To fit with both the Egyptian theming and the desire to give the ride a scary aura, the name Rameses Revenge was chosen. It refers to Ramesses II, one of the most powerful and celebrated pharos in Ancient Egypt, whose name has also been spelt as Rameses. In Greek, he is known as Ozymandias, which spawned the title of two famous poems and even an episode of Breaking Bad (a TV show that takes inspiration from the poems). The ride was constructed in a large pit towards the back of the park so that spectators and riders could get a good look at each other; the park felt that one of the drawbacks of a Top Spin was that off-ride views were too restricted by height.
Rameses Revenge was seen as Chessington’s biggest potential crowd-drawer during construction and featured heavily in advertising ahead of the 1995 season. One TV advert from early in the year showed Chessington, a scientist character presented as the creator of the park, cheerfully stating that “they go on to my new Rameses Revenge ride one colour… and come off quite another!”. This signalled a huge leap from the park: not only had they opened their first true thrill ride, they were proud of it. The advertisement was almost a dare to the public to come and brave this new kind of contraption. Chessington took a big risk. It worked.
Rameses Revenge drew in the crowds like few other rides have done in the UK before or since. In the year of its opening, 1995, a reported 2.2 million guests flocked through the gates of the park- which, if accurate, would make it the busiest season in Chessington’s history. It was an initial success with critics and guests, who praised the variety of Huss’ sequences- they’d installed eight possible settings on the ride- and fell in love with the ‘drown-upside-down’ element, one of the ride’s biggest selling points. In what was marketed as a world first, Rameses Revenge featured fountains underneath the seating platform that would tease and torment the riders by rising inches away from their face before finally pushing up during the finale of the ride and soaking anyone unlucky enough to be near the centre of the front row.
So, Chessington had unearthed a new gem. But the road ahead was not a smooth one for Huss and the park. Over the course of a 25-season lifespan, the ride underwent countless changes- almost always perceived as being for the worse. Reductions in the number of settings were frequent and for the final few years of opening Rameses Revenge operated on just one relatively tame sequence. Fountains also struggled with downtime and were often not turned on at all. For safety reasons, the ride also had a minimum capacity of fifteen people and on quieter days when those seats were hard to fill the park didn’t always bother opening the ride at all.
Even though the commercial success of the ride led to Alton Towers opening the painstakingly similar Ripsaw, another Huss Top Spin, both rides suffered from regular maintenance problems that often saw them out of action for days, weeks or months at a time. The most serious incident in Chessington’s case came in June 2013. 39 riders, almost a full cycle for a Top Spin, were trapped on the Rameses Revenge for three hours after the ride stopped 20ft in the air. Many of these riders were children and some were treated for panic attacks and asthma attacks at the scene. Ripsaw, which had plenty of issues of its own, closed two years later- although this is attributed by many to the crash of The Smiler.

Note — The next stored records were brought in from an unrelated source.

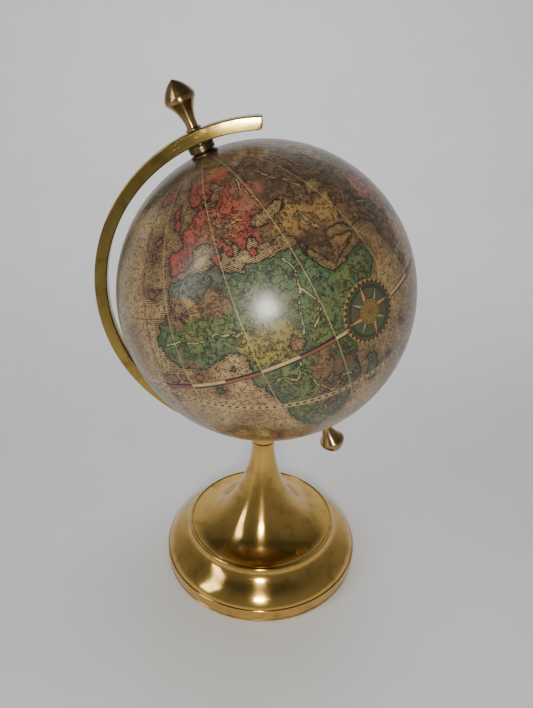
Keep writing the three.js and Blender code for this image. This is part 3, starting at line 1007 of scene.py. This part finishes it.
def towns(s, sheet):
    """Towns: a ring with a tower on it, and the tower's roof."""
    x, y = symbol_cells(s, sheet, 7.5, 9)[:2]
    ring_place = s.math("SQRT", x * x + y * y)
    ring = line(s, ring_place - 0.55, 0.3)
    tower = s.step(abs(x - 0.2), 0.34, 0.24) * s.step(abs(y - 1.1), 0.7, 0.58)
    roof = s.step(abs(x - 0.2) + (y - 1.7) * 0.5, 0.46, 0.34) * s.step(y, 1.64, 1.74)
    return s.largest(ring, tower), roof


def wavelets(s, sheet):
    """Small double waves on the open sea."""
    x, y, centre = symbol_cells(s, sheet, 3.8, 13)
    there = s.step(s.noise(centre, 11, 1), 0.42, 0.46)
    ripple = s.math("COSINE", x * 4.5) * 0.22
    near = s.step(abs(x), 1.25, 1.1)
    second = line(s, y + 0.6 - ripple, 0.16) * s.step(abs(x), 0.8, 0.7)
    return there * s.largest(line(s, y - ripple, 0.24) * near, second)


def ridges(s, place, height):
    """Wandering contours with strokes on one side: their ink, and the lit ground beside them."""
    fold = s.noise(place, 8.5, 4, 0.62) - 0.5
    contour = s.step(abs(fold), 0.017, 0.008)
    strokes = s.step(s.math("PINGPONG", height, 0.36), 0.22, 0.1)
    below = s.step(fold, 0.0, 0.01) * s.step(fold, 0.07, 0.04)
    lit = s.step(fold, -0.005, -0.03) * s.step(fold, -0.13, -0.07)
    return s.largest(contour, strokes * below), lit


def wandering(s, offset, place, size, reach):
    """The length of an offset to a drawn line that wanders by up to reach, in millimetres."""
    sway = s.node("TexNoise", {"Vector": place, "Scale": 1 / size, "Detail": 3.0}, 1)
    sway = s.vector("SUBTRACT", sway, (0.5, 0.5, 0.5))
    swayed = s.vector("MULTIPLY_ADD", sway, (reach * 4, reach * 4, reach * 4), offset)
    return s.vector("LENGTH", swayed, output=1)


def graticule(s, longitude, latitude, across):
    """Thin lines every 10 degrees. across is the size in mm of a degree of longitude."""
    east = s.math("PINGPONG", longitude, 5) * across
    north = s.math("PINGPONG", latitude, 5) * DEGREE
    circles = (23.5, -23.5, 66.5, -66.5)
    rings = s.largest(*(line(s, (latitude - circle) * DEGREE, 0.4) for circle in circles))
    return s.largest(line(s, east, 0.2), line(s, north, 0.2)) * 0.4, rings


def great_circle(s, place, pole, start):
    """Distance in mm from a great circle, and the distance run along it from start."""
    side = pole.cross(start)
    radius = BALL_RADIUS / MM
    away = s.math("ARCSINE", on_paper(s, place, pole) / radius) * radius
    run = s.math("ARCTAN2", on_paper(s, place, side), on_paper(s, place, start)) * radius
    return away, run


def folded(s, angle, parts):
    """The angle from the nearest of so many evenly spaced rays."""
    step = 2 * math.pi / parts
    return s.math("WRAP", angle, step / 2, -step / 2)


def ray(s, radius, angle, parts, length, width):
    """Star points that taper to nothing at length: whole shape, its left half and its outline."""
    turn = folded(s, angle, parts)
    out = radius * s.math("COSINE", turn)
    off = radius * s.math("SINE", turn)
    side = abs(off) - (1 - out / length) * width
    shape = s.step(side, 0.08, -0.08) * s.step(out, length, length - 0.4)
    outline = line(s, side, 0.14) * s.step(out, length, length - 0.3)
    return shape, shape * s.step(off, -0.05, 0.05), outline


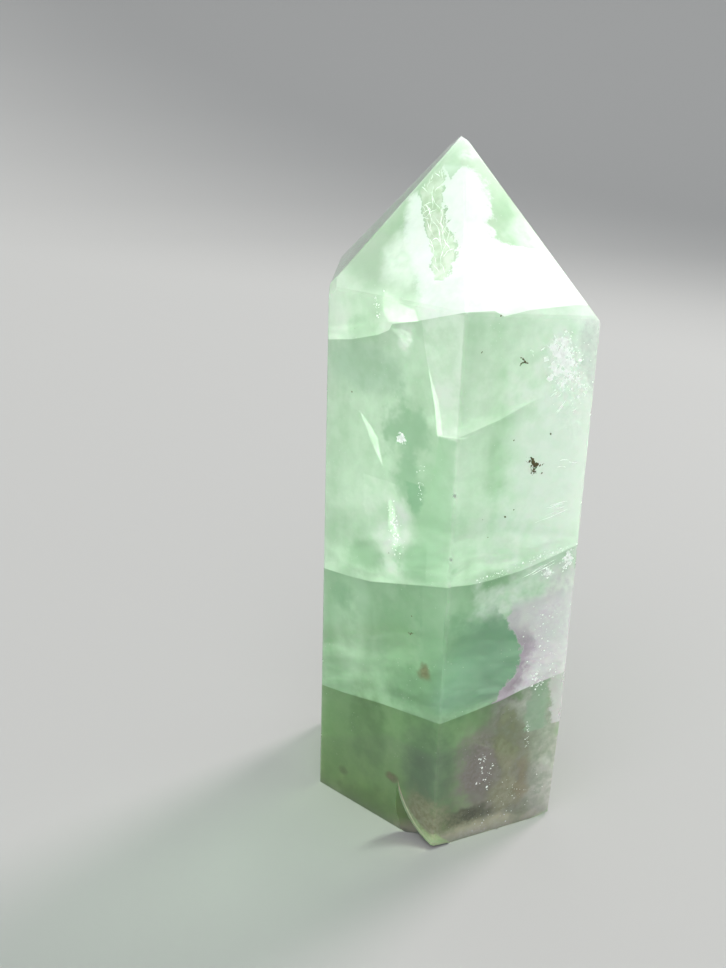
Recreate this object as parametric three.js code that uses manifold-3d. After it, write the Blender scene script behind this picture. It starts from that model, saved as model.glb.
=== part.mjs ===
// Fluorite tower: one piece of clear green fluorite, ground to a six-sided prism with a six-facet point.
// Millimetres, +Z up. The origin is the middle of the flat base, and the front edge of the prism is at -Y.
// A rough block is ground down with flat cuts, as a lapidary does it, and then the chips are broken out.

import * as THREE from "three";
import { mergeVertices } from "three/addons/utils/BufferGeometryUtils.js";
import Module from "manifold-3d";

// Driving dimensions, in millimetres and degrees
const apex = new THREE.Vector3(-1.03, -0.3, 85);
const roughSize = { width: 44, height: 100 };
const wheelSize = 240;

// The side faces in order round the prism. heading: where the face looks, from +X towards +Y.
// reach: its distance from the axis at the base. lean: how far it tips inwards going up.
// tip: the facet above it, with its slope from level. One facet stands off from the apex.
const faces = [
  { name: "frontLeft", heading: 237.7, reach: 14.01, lean: 0.78, tip: { heading: 237.8, slope: 53.4 } },
  { name: "frontRight", heading: 301.35, reach: 15.03, lean: 0.56, tip: { heading: 305.75, slope: 49.6 } },
  { name: "right", heading: 357.6, reach: 16.32, lean: 0.6, tip: { heading: 4.7, slope: 49.7 } },
  { name: "backRight", heading: 59.45, reach: 14.08, lean: 0.74, tip: { heading: 54.2, slope: 53.25 } },
  { name: "backLeft", heading: 120, reach: 15.45, lean: 0.58, tip: { heading: 116, slope: 52.8, off: 1.6 } },
  { name: "left", heading: 183.8, reach: 15.9, lean: 0.46, tip: { heading: 187.25, slope: 48.4 } },
];

// Widths of the narrow flats that ease each kind of edge
const easing = { side: 0.3, ridge: 0.3, shoulder: 0.4, base: 0.3 };

// The blunt end of the point: a small flat that slopes down to the front right
const bluntTip = { heading: 330, slope: 30, depth: 0.42 };

// The rubbed shoulder at the left front, and the lower stretch of the right face, ground away more
const rubbedShoulder = { between: ["left", "frontLeft"], slope: 70, depth: 0.5 };
const lowerRight = { startHeight: 16, inset: 0.45 };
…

As Chessington World of Adventures expanded and opened some big-name rollercoasters such as Dragon’s Fury and Rattlesnake over the next ten years, the importance of Rameses Revenge in their roster faded somewhat. As they moved towards a more family-oriented market, rider numbers of the Top Spin declined and in 2015 this led to the park removing the ride’s entrance archway and the majority of its queue. It became an understated attraction, just another ride amongst many at one of the country’s biggest theme parks. It’s ironic that a ride meant to signal the transition away from the family market was the biggest casualty of the transition back into it twenty-five years later.
In early October 2019, Chessington World of Adventures announced that the ride would be closing for the final time at the start of the following month. Theme park enthusiasts headed en masse to the park to ride Rameses Revenge for the final time. More than that, it was likely the final ever permanent Top Spin in the UK. The ride was not only difficult to maintain and keep safe, but it was in direct conflict with Merlin Entertainment’s desire to turn Chessington into a fully family-targeting park. Planning permission applications revealed their intention to replace the classic ride with a family drop tower that would see riders plummet into the jaws of a giant model crocodile. It seems they’ve taken cues from Paulton Park’s Magma when it comes to producing thrill rides for a younger audience.
So there we have it- the long and tumultuous history of one of the most iconic flat rides in the history of the United Kingdom. Rameses Revenge may have been an example of a ride that came into the industry at the wrong time and maybe the wrong place, but it won’t be forgotten by the hundreds of thousands who fell in love with this unique experience. Losing well-loved rides is never fun, but this one hit particularly hard. Still, if the phrase “giant crocodile drop tower” is being thrown around, perhaps there’s reason to be optimistic about the future.